За нами увязался невесть откуда взявшийся черный кот. Признаюсь, я не люблю черных котов. Этот упрямо волочился за нами по дорожкам больничного парка, то забегая вперед, то отставая, чтобы снова в два-три мягких прыжка догнать. Вскоре я почувствовал, что и Константин Михайлович следит за передвижениями кота так же бдительно и скрытно, как я. Не сговариваясь мы облегченно вздохнули, когда кот свернул за кем-то из тех, кто оказался у нас на пути. Тем горше было молчаливое наше разочарование, когда он вдруг снова дал о себе знать толчками тела о щиколотки.
— Не пе-еживайте,— вдруг сказал мой спутник.— Это он по моему поводу. Да-ом я, что ли, пот-евожил дух Булгакова?!
Через полгода со сломанным при падении с лошади позвонком я снова оказался в той же больнице. И в один далеко не прекрасный день, к тому же еще в душную, влажную, жаркую пору, увидел у своей постели Константина Михайловича, который только-только «поступил» в это же учреждение. Я лежал распластанный на спине — строго в соответствии с предписаниями врачей,— а он присел рядом и не то чтобы утешал, а старался приободрить, пошучивая, поругивая, картавя... Я смотрел благодарный и утешенный на него и вдруг впервые увидел, прочитал в его облике то, что, наверное, и называют печатью смерти: какое-то темное свечение исходило от его лица, и непонятно было, в чем же его природа, что давало этот холодящий душу эффект — иссиня ли выбритые щеки, глаза, глубоко сидящие в туго обтянутых потемневшей и тонкой, как пергамент, кожей глазницах?

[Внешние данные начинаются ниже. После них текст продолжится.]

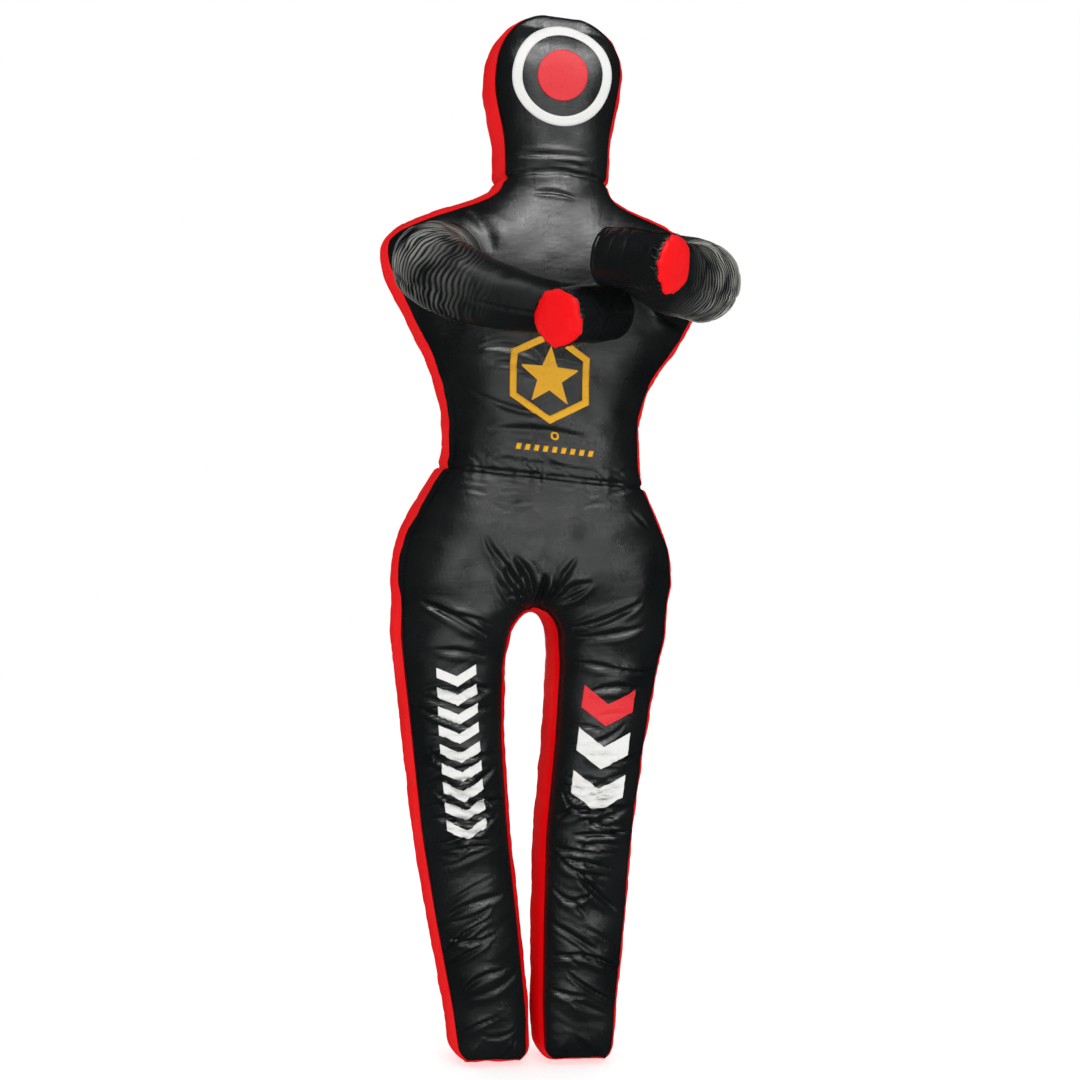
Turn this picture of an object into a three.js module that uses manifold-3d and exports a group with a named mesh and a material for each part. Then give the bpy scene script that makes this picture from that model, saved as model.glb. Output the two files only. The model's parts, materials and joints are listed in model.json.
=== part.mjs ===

Сам он, так казалось, свободен был от каких-либо предчувствий и объяснял, что попал в больницу «не по основному своему делу — легким, а так... для профилактики». При встречах говорил о работе, о планах на будущее, и когда врачи позволили мне вставать, а затем и ходить, великодушно предложил перейти на тот, прошлогодний, график прогулок. В одну из первых таких встреч с Константином Михайловичем был один из крупных наших военачальников времен Отечественной. Разговор, как и следовало ожидать, тут же повернул к тем временам — к Сталинграду (только так называли этот город мои собеседники), к Берлину... Посыпались названия знакомых и незнакомых мне мест, имена, фамилии, номера частей и соединений...
Их называли так уверенно, словно они постоянно на устах. И как будто бы невидимую грань провела между нами эта перекличка. Те же вокруг были аллеи больничного парка, те же деревья, дома за ними, но колдовская сила уже взялась за работу, и с каждым шагом мы, трое разновозрастных мужчин, уходили в далекое, но такое отчетливое время... Командарм Чуйков и военный корреспондент Симонов вели свою беседу у присыпанного землей блиндажа под зловещий аккомпанемент артиллерийской канонады. А я тринадцатилетним школьником в крохотном пензенском селе цепко держал счастливо попавший в руки газетный лист...
Встречи наши, увы, уже не могли быть такими регулярными, как полгода назад. Все чаще, позвонив Константину Михайловичу в урочную минуту, я слышал в трубке смущенное покашливание: «Медицина свирепствует». Да и ненароком заглянув к нему в палату, как правило, заставал врачей и сестер — то делали укол, то брали анализ, то подключали капельницу, причудливое сооружение из стеклянных и резиновых трубок.
Если же медицинская аппаратура отдыхала, палата становилась рабочим кабинетом: загорался зеленый глаз диктофона («Заведите диктофон, в наше время никуда от него не уйти»), приходили в движение кипы старых писем («Разбираю переписку военных лет с родителями — давний мой долг»), появлялись и исчезали стопки гранок— Симонов держал корректуру очередного тома собрания сочинений.
— А «Чужую тень»,— сказал он в одну из таких мимолетных наших встреч,— не включаю. Нечего было такое писать.— Сказал и словно поставил точку в каком-то давнем, не однажды зачинавшемся диалоге.